CHEMOTHERAPY VS ANTINEOPLASTON THERAPY
Antineoplaston therapy was discovered by Dr. Stanislaw R. Burzynski and is being used by him to treat cancer, HIV infection, and autoimmune diseases. For over 20 years, Dr. Burzynski has been attacking cancer in humans, in over 3,000 patients.
Antineoplaston therapy is unlike the chemotherapy agents currently in use that kill cancerous cells and healthy cells. Antineoplastons work on cancer cells to interrupt the activity of the ras oncogene, which causes cells to divide endlessly. At the same time, antineoplastons stimulate p53 tumor suppressor genes, which tell the cells to undergo programmed cell death. Healthy cells remain unaffected under these processes.
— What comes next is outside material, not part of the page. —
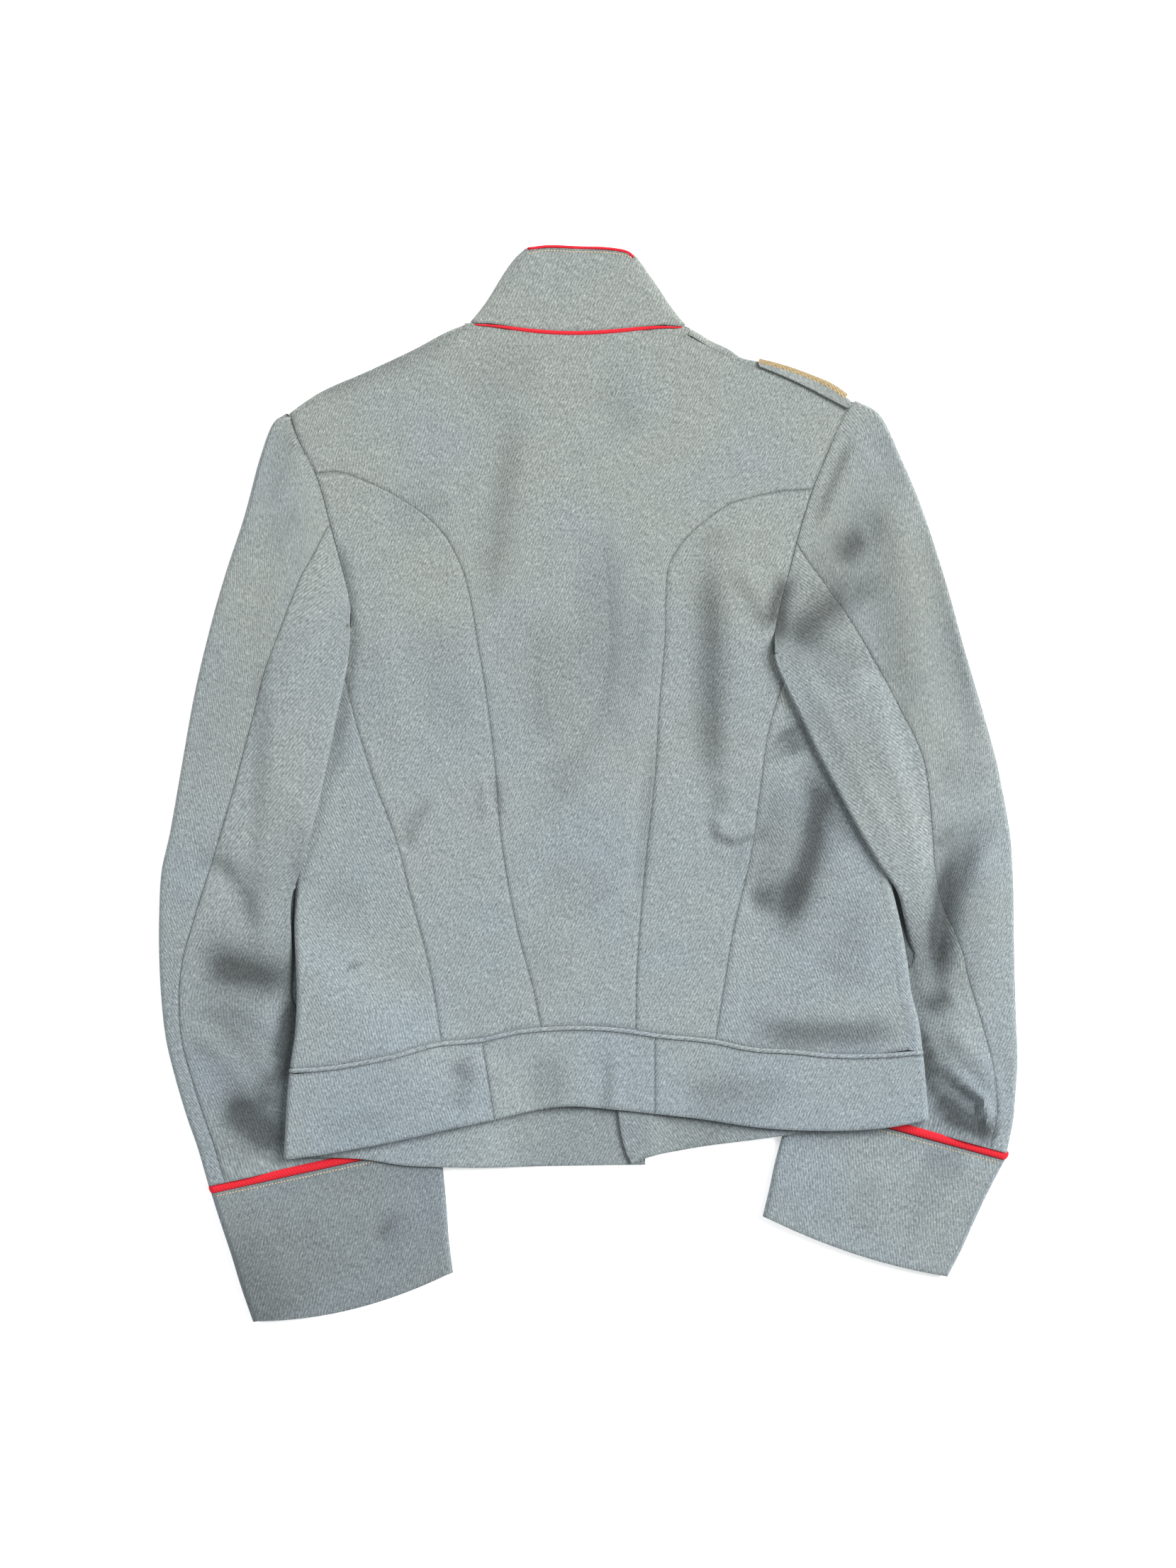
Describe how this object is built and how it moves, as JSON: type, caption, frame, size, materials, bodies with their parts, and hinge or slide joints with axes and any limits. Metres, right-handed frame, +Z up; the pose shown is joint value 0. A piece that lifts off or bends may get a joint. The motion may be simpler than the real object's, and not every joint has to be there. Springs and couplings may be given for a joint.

Dr. Burzynski first discovered and named antineoplastons in the late 1960s. These drugs are safe and nontoxic, unlike traditional chemotherapeutic agents. Antineoplastons are comprised of compounds that occur naturally in the human body: amino acid derivatives and peptides from proteins and essential amino acids present in the diet of all biologic organisms. Antineoplastons are found in the blood of healthy persons and not in that of patients with cancer. Dr. Burzynski currently is using antineoplastons to treat cancer, HIV infection, and autoimmune diseases in 74 Phase II clinical trials.
The chemotherapeutic agents in common use today cannot manage cancer for two reasons. First, they destroy healthy cells; therefore, these drugs cannot be taken over long periods of time, as can antineoplastons. Second, no one chemotherapeutic drug can kill all the cancer cells. Just as there are antibiotic-resistant strains of bacteria, cancer cell types exist that are resistant to specific chemotherapeutic agents. When a chemotherapeutic agent leaves 10% of cancer cells remaining, there may be billions of cells that survive, say, 10 billion. A different chemotherapeutic agent may kill 90% of those cells, leaving behind one billion cells. Still another agent may destroy 90% of those cells, leaving 100 million cells. Of course, all the while, these cells are multiplying.
Because they reprogram cancer cells instead of killing them, antineoplastons do not stop working as do traditional chemotherapy agents. Therefore, antineoplastons are making cancer a manageable disease.